Friday, October 14, 2005

Quote for the Day

"All you need is a fan club."
- Trish Carlon

Wednesday, October 12, 2005

The Gotham Suite

The costumes are dreadful said the woman behind us. She was wrong. Just wrong. Even if I hadn't known that they were by Tara Subkoff, I would have thought them great. The pale blue gingham frock worn by the dancer whose calves were so well formed that when she lay on the stage in the final piece her thighs didn't touch the tarket. I couldn't take my eyes off her. Tall. And Lou Reed. Above my chamber door.

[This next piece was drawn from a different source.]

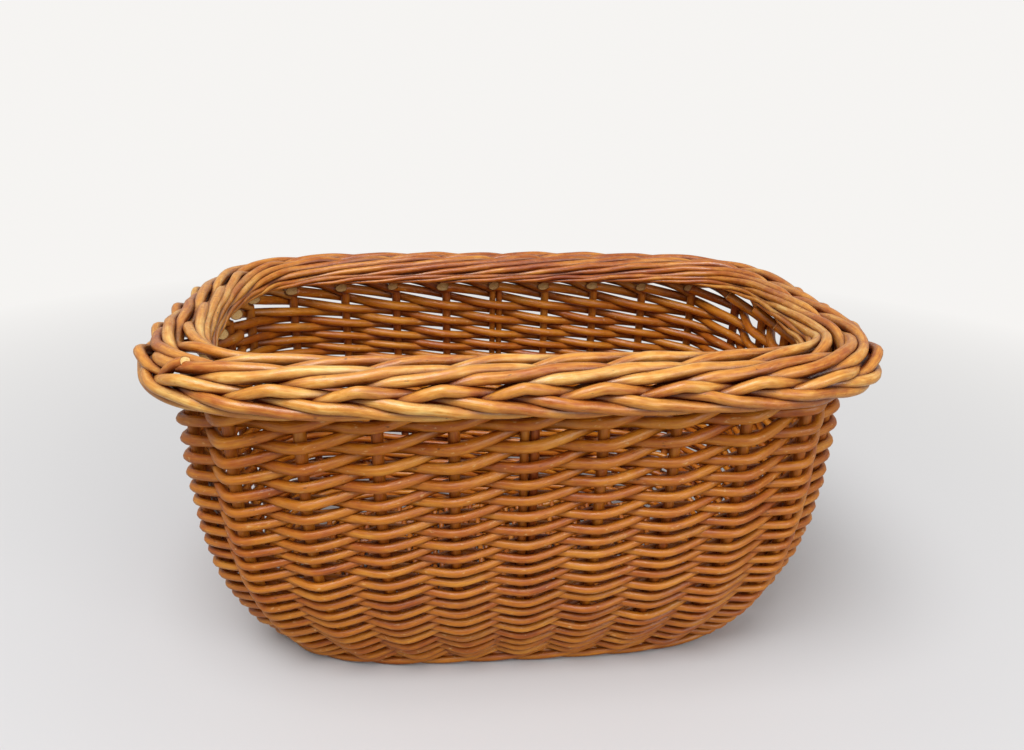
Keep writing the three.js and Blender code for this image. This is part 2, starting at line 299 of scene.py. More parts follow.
# Noises: factors for the three axes, scale, and for some the detail and the roughness
STREAKS = ((1.0, 1.0, 0.045), 1.0, 4.0, 0.6)
CLOUDS = ((0.6, 0.6, 0.35), 0.09)
MOTTLE = ((1.0, 1.0, 0.4), 0.45)
FLECKS = ((1.0, 1.0, 0.35), 0.62, 2.0)
STALE = ((0.8, 0.8, 0.3), 0.11)
SCUFFS = ((1.0, 1.0, 0.5), 0.55, 2.0)
SHEEN = ((1.0, 1.0, 1.0), 0.3)
FIBRES = ((1.0, 1.0, 0.2), 1.6, 4.0, 0.7)

# Where most of a noise's values lie, and between which of them a fleck, a stale or a scuffed place begins
NOISE_SPAN = (0.3, 0.7)
FLECK_SPAN = (0.70, 0.76)
STALE_SPAN = (0.60, 0.72)
SCUFF_SPAN = (0.66, 0.73)

# How far the noises move a rod's tone, and how strong the other places are
STREAK_TONE = 0.13
CLOUD_TONE = 0.2
MOTTLE_TONE = 0.1
FLECK_BROWN = "5A2D10"
FLECK_STRENGTH = 0.65
STALE_GREY = "9A8350"
STALE_STRENGTH = 0.16
SCUFF_PALE = "E6BE80"

PAINTED_SHADE_REACH = 0.007  # painted shade: how near another surface has to be to darken a rod
PAINTED_SHADE_SPAN = 0.7  # how much more open it is where the painted shade ends
GLOSS_SPREAD = (-0.07, 0.12)  # how much glossier and duller a rod is in places
COAT_ROUGHNESS = 0.32
STREAK_RELIEF = 0.6
MOTTLE_RELIEF = 0.9
FLECK_RELIEF = 0.35
ROD_BUMP = (0.55, 0.0006)  # strength and distance
CUT_BUMP = (0.6, 0.0004)
CUT_PALE = [(0.25, "CC9448"), (0.5, "F0C47C"), (0.8, "FFE4B0")]
CUT_ROUGHNESS = 0.75
BARK_BROWN = "7A4716"
BARK_RIM = (0.80, 0.97)  # shares of a cut's radius between which the bark begins


def colour(code):
    """A linear colour from a written one."""
    values = [int(code[i : i + 2], 16) / 255 for i in (0, 2, 4)]
    linear = [v / 12.92 if v <= 0.04045 else ((v + 0.055) / 1.055) ** 2.4 for v in values]
    return (*linear, 1.0)


class Nodes:
    """A new material, and short ways to add and link its nodes."""

    def __init__(self, name):
        self.material = bpy.data.materials.new(name)
        self.material.use_nodes = True
        self.tree = self.material.node_tree
        self.shader = self.tree.nodes["Principled BSDF"]

    def add(self, kind, **settings):
        node = self.tree.nodes.new(kind)
        for key, value in settings.items():
            setattr(node, key, value)
        return node

    def link(self, source, target):
        self.tree.links.new(source, target)

    def put(self, socket, value):
        if isinstance(value, bpy.types.NodeSocket):
            self.link(value, socket)
        else:
            socket.default_value = value

    def attribute(self, name):
        return self.add("ShaderNodeAttribute", attribute_name=name)

    def noise(self, vector, factors, scale, detail=3.0, roughness=0.5):
        mapping = self.add("ShaderNodeMapping")
        mapping.inputs["Scale"].default_value = factors
        self.link(vector, mapping.inputs["Vector"])
        node = self.add("ShaderNodeTexNoise")
        node.inputs["Scale"].default_value = scale
        node.inputs["Detail"].default_value = detail
        node.inputs["Roughness"].default_value = roughness
        self.link(mapping.outputs["Vector"], node.inputs["Vector"])
        return node.outputs["Fac"]

    def maths(self, operation, a, b=0.0, c=0.0):
        node = self.add("ShaderNodeMath", operation=operation)
        self.put(node.inputs[0], a)
        self.put(node.inputs[1], b)
        self.put(node.inputs[2], c)
        return node.outputs[0]

    def between(self, value, low, high, to_low=0.0, to_high=1.0):
        node = self.add("ShaderNodeMapRange")
        self.put(node.inputs["Value"], value)
        node.inputs["From Min"].default_value = low
        node.inputs["From Max"].default_value = high
        node.inputs["To Min"].default_value = to_low
        node.inputs["To Max"].default_value = to_high
        return node.outputs["Result"]

    def mix(self, factor, a, b, blend="MIX"):
        node = self.add("ShaderNodeMix", data_type="RGBA", blend_type=blend)
        self.put(node.inputs[0], factor)
        self.put(node.inputs[6], a)
        self.put(node.inputs[7], b)
        return node.outputs[2]

    def ramp(self, value, stops):
        node = self.add("ShaderNodeValToRGB")
        elements = node.color_ramp.elements
        while len(elements) < len(stops):
            elements.new(0.5)
        for element, (place, code) in zip(elements, stops):
            element.position = place
            element.color = colour(code)
        self.link(value, node.inputs["Fac"])
        return node.outputs["Color"]

    def swayed(self, value, noise, reach):
        """The value, moved by a noise to either side."""
        return self.maths("ADD", value, self.between(noise, *NOISE_SPAN, -reach, reach))

    def tinted(self, base, places, strength, code):
        """The base colour, with another one in places."""
        return self.mix(self.maths("MULTIPLY", places, strength), base, colour(code))

    def bumped(self, height, strength, distance):
        bump = self.add("ShaderNodeBump")
        bump.inputs["Strength"].default_value = strength
        bump.inputs["Distance"].default_value = distance
        self.link(height, bump.inputs["Height"])
        self.link(bump.outputs["Normal"], self.shader.inputs["Normal"])


def willow(name, stops, painted_shade_colour, hidden, depth, wear, roughness, coat):
    """Peeled and varnished willow: streaks along the rod, cloudy tone, specks, and painted shade where
    other rods lie near.

    The painted shade has its whole depth where only the share hidden, or less, is open around a point.
    """
    n = Nodes(name)
    grain = n.attribute("grain").outputs["Vector"]
    tone = n.attribute("tone").outputs["Fac"]
    streaks = n.noise(grain, *STREAKS)
    mottle = n.noise(grain, *MOTTLE)
    tone = n.swayed(tone, streaks, STREAK_TONE)
    tone = n.swayed(tone, n.noise(grain, *CLOUDS), CLOUD_TONE)
    tone = n.swayed(tone, mottle, MOTTLE_TONE)
    base = n.ramp(tone, stops)
    flecks = n.between(n.noise(grain, *FLECKS), *FLECK_SPAN)
    base = n.tinted(base, flecks, FLECK_STRENGTH, FLECK_BROWN)
    base = n.tinted(base, n.between(n.noise(grain, *STALE), *STALE_SPAN), STALE_STRENGTH, STALE_GREY)
    base = n.tinted(base, n.between(n.noise(grain, *SCUFFS), *SCUFF_SPAN), wear, SCUFF_PALE)
    # Painted shade: ambient occlusion darkens the colour towards the shade colour where other rods lie
    # near
    shade_occlusion = n.add("ShaderNodeAmbientOcclusion", samples=4)
    shade_occlusion.inputs["Distance"].default_value = PAINTED_SHADE_REACH
    shade = n.between(shade_occlusion.outputs["AO"], hidden, hidden + PAINTED_SHADE_SPAN, depth, 0.0)
    base = n.mix(shade, base, n.mix(1.0, base, colour(painted_shade_colour), "MULTIPLY"))
    n.link(base, n.shader.inputs["Base Color"])
    glossy, dull = (roughness + change for change in GLOSS_SPREAD)
    sheen = n.between(n.noise(grain, *SHEEN), *NOISE_SPAN, glossy, dull)
    n.link(sheen, n.shader.inputs["Roughness"])
    n.shader.inputs["Coat Weight"].default_value = coat
    n.shader.inputs["Coat Roughness"].default_value = COAT_ROUGHNESS
    relief = n.maths("MULTIPLY", streaks, STREAK_RELIEF)
    relief = n.maths("ADD", relief, n.maths("MULTIPLY", mottle, MOTTLE_RELIEF))
    relief = n.maths("SUBTRACT", relief, n.maths("MULTIPLY", flecks, FLECK_RELIEF))
    n.bumped(relief, *ROD_BUMP)
    return n.material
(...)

Wonderfully, slowly rhythmic and then maintaining, holding a lazy rhythm through frenzy. Above my chamber door. At the end Jo Dyer clapped even higher and more expressively than usual, and yelled Bravo as watermelon Petronio took his bows. It was to let them know that we're cool too, and it doesn't mean anything that there were only a few rows of us. That they're great and cool and inspiring. And it's not all for nothing. Please come again.

Tuesday, October 11, 2005

After Dinner

On the way home from birthday dinner I look for the blood on the footpath. It's dry. Noonie mentioned it before. It has followed the crevices in the concrete and pavers but there's been too much to be contained in those straight lines, and it's spilled over into spidery organic forms, like an Olsen painting. A chopper hovers and I feel anxious and 34 until I reach the park, empty except for the moon holding in the rain. I'm hiding out in the big city blinking.